Simulating Opinion Dynamics with Networks of LLM-based Agents

TL;DR

This work investigates how to simulate human opinion dynamics using populations of large language model (LLM) agents, contrasting their capabilities with traditional agent-based models. It reveals an intrinsic bias in LLMs toward accurate, ground-truth information, which drives consensus aligned with scientific reality, and shows that prompting for confirmation bias can induce opinion fragmentation similar to ABM results. The study implements a dyadic interaction framework where agents maintain persona-driven memories and update beliefs through natural-language exchanges, across 15 topics and two memory schemes, evaluating framing and bias effects with Bias and Diversity metrics. While promising for capturing nuanced linguistic interactions, the findings also highlight limitations in reproducing diverse, fact-resistant viewpoints and underline the need for further tuning of LLMs with real-world discourse and more realistic network structures.

Abstract

Accurately simulating human opinion dynamics is crucial for understanding a variety of societal phenomena, including polarization and the spread of misinformation. However, the agent-based models (ABMs) commonly used for such simulations often over-simplify human behavior. We propose a new approach to simulating opinion dynamics based on populations of Large Language Models (LLMs). Our findings reveal a strong inherent bias in LLM agents towards producing accurate information, leading simulated agents to consensus in line with scientific reality. This bias limits their utility for understanding resistance to consensus views on issues like climate change. After inducing confirmation bias through prompt engineering, however, we observed opinion fragmentation in line with existing agent-based modeling and opinion dynamics research. These insights highlight the promise and limitations of LLM agents in this domain and suggest a path forward: refining LLMs with real-world discourse to better simulate the evolution of human beliefs.

Figures (6)

• Figure 1: Contrast between LLM generative agents and classic Agent-Based Models (ABMs).
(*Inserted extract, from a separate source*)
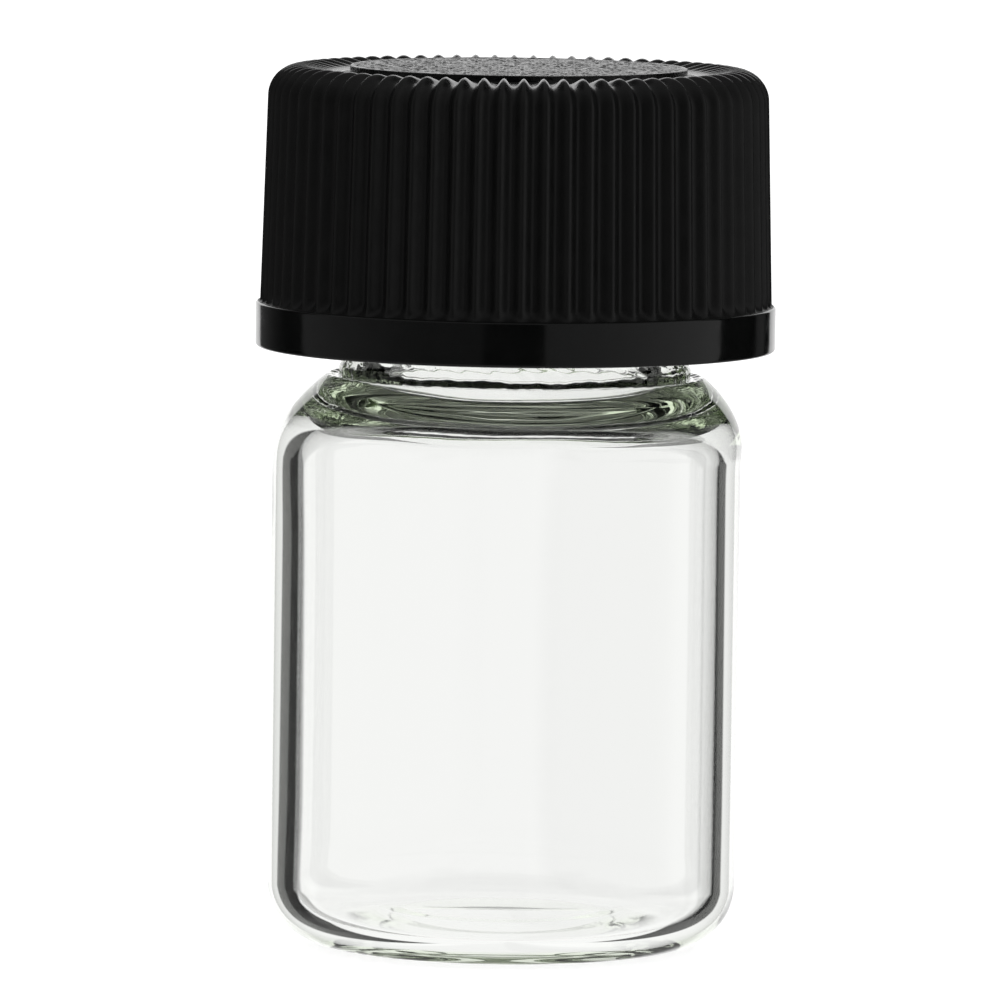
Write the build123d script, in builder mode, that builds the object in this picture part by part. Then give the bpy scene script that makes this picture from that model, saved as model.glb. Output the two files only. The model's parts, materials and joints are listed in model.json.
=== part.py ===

While both can simulate opinion dynamics, LLM generative agents use natural language for input ($x_{input}$) and output ($x_{output}$), maintain beliefs ($m^t$), and employ transformer-based LLM for belief updating. In contrast, classic ABMs use numerical values for input and output, maintain beliefs ($o^t$), and use hand-crafted equations for belief updating.
• Figure 2: (a) Schematic of the LLM agent network designed to simulate opinion dynamics across various topics, including global warming as a potential conspiracy. The network consists of agents, each role-playing a unique persona, with initial beliefs spanning acceptance, rejection, and neutrality regarding claims with known scientific consensus. Through the iterative cycles of writing and sharing tweets within their network connections, these agents' opinions evolve due to social influence. (b) An agent's memory $m_{i}^{t}$, including (1) initial persona, (2) optional closed-world restriction, (3) optional cognitive bias, and (4) historical events up to time $t$. Memory can be either cumulative (left) or reflective (right).
• Figure 3: Experimental setup for simulating opinion dynamics in agent interactions. At each time step $t$, agent $a_i$ writes a tweet $x_{i}^{t}$, which is subsequently presented to agent $a_j$. The agent $a_j$ then reports their thought $r_{j}^{t}$, which is processed by a classifier to yield a numerical opinion $o_{j}^{t}$. Both agents update their respective memory modules, $m_{i}^{t}$ and $m_{j}^{t}$, after writing or reviewing a tweet, which informs their future behaviors.
• Figure 4: Opinion trajectories $\langle o_i \rangle$ of LLM agents and the final opinion distribution $F_{o}^{T}$ on the topic of Global Warming. Panels (a) and (b) display the impact of cognitive biases under (a) false and (b) true framing conditions, respectively. Each row represents a different level of confirmation bias: no confirmation bias (top row), weak confirmation bias (middle row), and strong confirmation bias (bottom row). Panels (c) and (d) serve as baselines, with (c) being role-playing but with no interaction, and (d) being no role-playing and no interaction, respectively. The color of each line plot corresponds to the agent's initial opinion $o_i^{t=0}$: dark blue (+2), light blue (+1), grey (0), light red (-1), and dark red (-2), corresponding to opinions ranging from strongly agree to strongly disagree. The LLM agents in this figure use cumulative memory.
• Figure 5: Varying initial opinion distribution $F_{o}^T$ for the global warming debate. (a) All agents start with a strongly positive opinion. (b) $8$ agents start with a strongly positive opinion while $2$ with a strongly negative opinion (c) $8$ agents start with a strongly negative opinion while $2$ with a strongly positive opinion. (d) All agents start with a strongly negative opinion. The color of each line plot corresponds to the agent's initial opinion $o_i^{t=0}$: dark blue (+2), light blue (+1), grey (0), light red (-1), and dark red (-2), corresponding to opinions ranging from strongly agree to strongly disagree. The LLM agents in this figure use cumulative memory.